Two days before Christmas last month, Medford-based Purelight Power sent more than 100 layoff notices to its staff. The solar installation company was closing operations in nine states. This included more than 80 workers here in Southern Oregon. This has had a rippling effect throughout the communities where Purelight operated. CEO JD Beck blamed the Republican One Big Beautiful Bill, which sunsetted federal solar incentives at the end of 2025, for eliminating the company’s profitability.
Full disclosure: I worked for a locally-based competitor of Purelight Power for three years. Based in Southern Oregon, the company (True South Solar) had very mixed feelings about Purelight. On the one hand, they were successfully installing a lot of solar on rooftops across the U.S. Other companies were employing similar sales and growth strategies–Purelight was just more successful doing so than most.

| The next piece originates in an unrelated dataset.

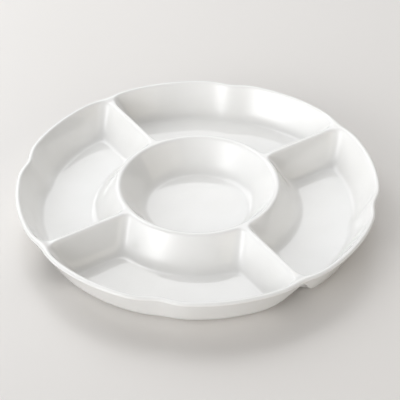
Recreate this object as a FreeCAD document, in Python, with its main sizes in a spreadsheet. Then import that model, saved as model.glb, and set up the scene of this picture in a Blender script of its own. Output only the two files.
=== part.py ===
import FreeCAD, Part
import Sketcher
import math
import os
import re

# Chip and dip server: one thin porcelain moulding, a round dip bowl inside four quarter compartments.
# Frame: millimetres, +Z up, origin on the table at the centre of the base. The compartments face
# -Y (front), +X (right), +Y (back) and -X (left), and the dividers lie on the diagonals between them.
# The moulding is made as named regions that meet face to face, with four ground foot rings under it.

SIZES = {
    "rim_radius": 160.0,         # to the outermost edge of a lobe
    "rim_height": 34.0,          # table to the top of the outer rim
    "ridge_height": 32.8,        # table to the top of the dividers and of the bowl's rim
    "base_radius": 143.5,        # outer wall where it meets the table
    "wall": 4.0,                 # thickness of the skin, square to its surface
    "crest": 3.8,                # width of the rims and ridges at the top
    "floor_height": 5.2,         # table to the compartment floors
    "wall_foot_radius": 140.5,   # inner face of the outer wall at floor level
    "flare_foot_radius": 89.0,   # outside of the bowl's flare at floor level
    "divider_foot": 16.0,        # divider flank from its mid-plane at floor level
    "bowl_radius": 70.0,         # middle of the bowl's rim
    "bowl_floor_height": 6.0,
    "bowl_floor_radius": 46.0,   # where the bowl's wall would meet its floor unrounded
    "bowl_skin": 4.0,            # thickness of the bowl's floor
    "foot_height": 0.6,
    "foot_width": 4.0,
    "foot_inset": 3.0,           # foot rings behind the outer wall's face
    "foot_corner": 10.0,         # plan radius of the foot rings' outer corners
    "split_radius": 72.5,        # where the bowl region ends, just outside its rim
    "divider_half": 22.0,        # half the width of a divider region, feet included
    "notch_radius": 25.0,        # roundness of the notches in the outer wall
    "divider_notch": 2.3,        # depth at the rim of the notches at the dividers
    "lobe_notch": 3.5,           # depth at the rim of the notches between the dividers
    "notch_at_base": 0.12,       # share of a notch's depth left at the table
    "floor_fillet": 7.0,
    "bowl_fillet": 8.0,
    "crest_fillet": 1.5,
    "hollow_fillet": 3.0,        # top of the hollows under the ridges
    "margin": 3.0,               # how far a cutting solid runs past what it cuts
}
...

On the other hand, Purelight wasn’t getting high points on system design, installation quality, solar equipment selection, or post-sale customer service. They were coercing homeowners into loans of up to 30 years to pay off system and installation costs. Their business model worked best when, in the early 2020’s,
- interest rates were low, and
- consumers were seeking ways of investing in their homes to increase equity and home energy efficiency.
Purelight took advantage of these market conditions. It’s ironic that the company didn’t also take advantage of generous state and utility incentives for their homeowner customers. These incentives would have enabled homeowners to save a significant amount of money over the life of their solar installations. But:
- Purelight was giving salespeople bonuses based on customers’ contract price, and
- The company eschewed adding additional staff and all of the bureaucratic paperwork, which could cause delays and bog down the sales process.
There was no incentive anywhere in their business model to apply for these consumer benefits.
Purelight leveraged their relationships with financial partners to offer solar loan products that would, in theory, lower consumers’ overall monthly utility costs. In an ideal world, a consumer would be saving significant sums of money by having solar panels installed on their home over the 30-year lifespan of the system.

Unfortunately, most of Purelight’s customers are unable to achieve significant savings over a base-case scenario because:
- Purelight’s loans had high dealer fees (as much as 50% or more) on loans (with “interest rates” as low as 2%), adding thousands of dollars to the loan principle;
- Loans were written to last as long as 30 years. The amount of interest paid over the life of these loans can be truly astounding.
- Solar electric systems were designed by designers who had little incentive to ask for additional information in cases of uncertainty (this happens somewhat frequently in the solar business), so sub-par designs were handed off to installation crews,
- Installation crews were incentified to knock out as many jobs as possible, which could have led to sloppy work, and
- The equipment they installed was the cheapest available, with empty-promise warranties.
In truth, Purelight and other solar companies are competing against investor-owned utility companies (IOUs). The companies that supply most of the energy to our homes return almost unimaginable annual returns to their investors at the expense of ratepayers. But all Purelight did was to shift those handsome profits from the IOUs to themselves and their investors.
In its heyday, Purelight was significantly out-competing locally-owned solar companies like True South Solar. They heavily invested in marketing, sales training, and door-to-door guerilla marketing tactics. Their efforts paid off and the company was profitable, enriching their top brass and investors. Until it wasn’t profitable.

During my time working at True South Solar, I was impressed with the large footprint that Purelight gained and held in the residential solar installation market in Southern Oregon. When Purelight and other national solar installation companies expanded into the local territory, True South also began investing in marketing and branding to help it hold its own in what was emerging as a red ocean competitive environment.
The result was that local solar companies became stronger, better at marketing, and developed a better understanding of their place in the market. True South Solar and its peers are stronger and more resilient as a result of its red ocean battles with the likes of Purelight Power.
I was also impressed when, in June 2023, Purelight began offering roofing services. This gave their company and its sales team additional value to every single conversation with a homeowner: a solar system should ideally be placed on a newer roof, as both are likely to last about 30 years. Plus, they could wrap all of the marketing, sales, admin, and financing costs of an entire re-roofing and solar installation project into one loan product with one monthly payment. Brilliant.
It’s always sad to see a company file for bankruptcy. I swear I don’t have an ounce of schadenfreude in my body about the loss. My heart is with all of those folks who lost their jobs right before Christmas. The company was definitely fighting the good fight.
So yes, I had some problems with Purelight’s business model, but at the end of the day, we’re all going to miss them. Rest in Peace, Purelight.